如果你使用的是HDD,建议你指定一个较大的缓冲区大小(> 1MB)以减少溢出期间的IO请求。
import json
import ray
ray.init(
_system_config={
"object_spilling_config": json.dumps(
{
"type": "filesystem",
"params": {
"directory_path": "/tmp/spill",
"buffer_size": 1_000_000,
}
},
)
},
)
为了防止磁盘空间耗尽,本地对象溢出将在磁盘利用率超过预定义阈值时抛出 OutOfDiskError
。如果使用多个物理设备,任何物理设备的过度使用都将触发 OutOfDiskError
。默认阈值为 0.95(95%)。您可以通过设置 local_fs_capacity_threshold
来调整阈值,或者将其设置为 1 以禁用保护。
import json
import ray
ray.init(
_system_config={
# Allow spilling until the local disk is 99% utilized.
# This only affects spilling to the local file system.
"local_fs_capacity_threshold": 0.99,
"object_spilling_config": json.dumps(
{
"type": "filesystem",
"params": {
"directory_path": "/tmp/spill",
}
},
)
},
)
要启用对象溢出到远程存储(支持 smart_open 的任何URI):
import json
import ray
ray.init(
_system_config={
"max_io_workers": 4, # More IO workers for remote storage.

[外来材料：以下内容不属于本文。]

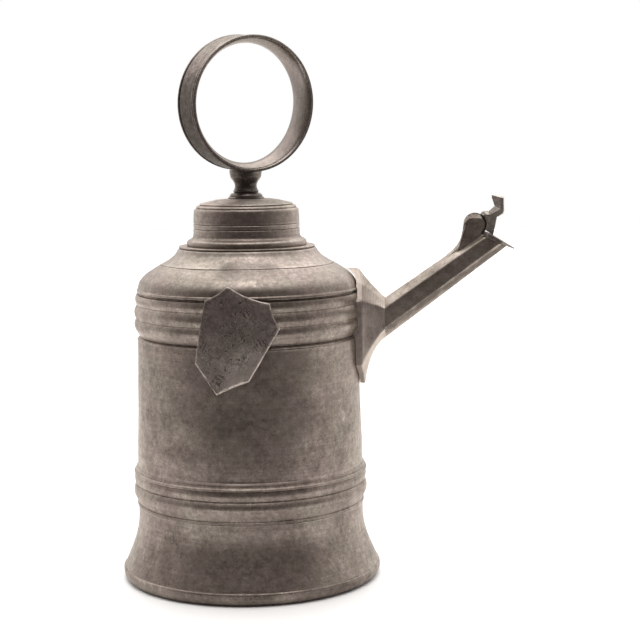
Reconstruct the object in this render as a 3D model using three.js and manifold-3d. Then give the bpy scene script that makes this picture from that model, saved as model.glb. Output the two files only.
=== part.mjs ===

"min_spilling_size": 100 * 1024 * 1024, # Spill at least 100MB at a time.
"object_spilling_config": json.dumps(
{
"type": "smart_open",
"params": {
"uri": "s3://bucket/path"
},
"buffer_size": 100 * 1024 * 1024, # Use a 100MB buffer for writes
},
)
},
)
建议您指定一个较大的缓冲区大小(> 1MB),以减少溢出期间的IO请求。
也支持溢出到多个远程存储。
import json
import ray
ray.init(
_system_config={
"max_io_workers": 4, # More IO workers for remote storage.
"min_spilling_size": 100 * 1024 * 1024, # Spill at least 100MB at a time.
"object_spilling_config": json.dumps(
{
"type": "smart_open",
"params": {
"uri": ["s3://bucket/path1", "s3://bucket/path2", "s3://bucket/path3"],
},
"buffer_size": 100 * 1024 * 1024, # Use a 100MB buffer for writes
},
)
},
)
远程存储支持仍处于实验阶段。
集群模式#
要在多节点集群中启用对象溢出:
# Note that `object_spilling_config`'s value should be json format.
# You only need to specify the config when starting the head node, all the worker nodes will get the same config from the head node.
ray start --head --system-config='{"object_spilling_config":"{\"type\":\"filesystem\",\"params\":{\"directory_path\":\"/tmp/spill\"}}"}'
统计数据#
当发生溢出时,以下 INFO 级别的消息将被打印到 raylet 日志中(例如,/tmp/ray/session_latest/logs/raylet.out
):
local_object_manager.cc:166: Spilled 50 MiB, 1 objects, write throughput 230 MiB/s
local_object_manager.cc:334: Restored 50 MiB, 1 objects, read throughput 505 MiB/s
您还可以通过使用 ray memory
命令查看集群范围内的溢出统计信息:
--- Aggregate object store stats across all nodes ---
Plasma memory usage 50 MiB, 1 objects, 50.0% full
Spilled 200 MiB, 4 objects, avg write throughput 570 MiB/s
Restored 150 MiB, 3 objects, avg read throughput 1361 MiB/s
如果你只想显示集群范围内的溢出统计信息,请使用 ray memory --stats-only
。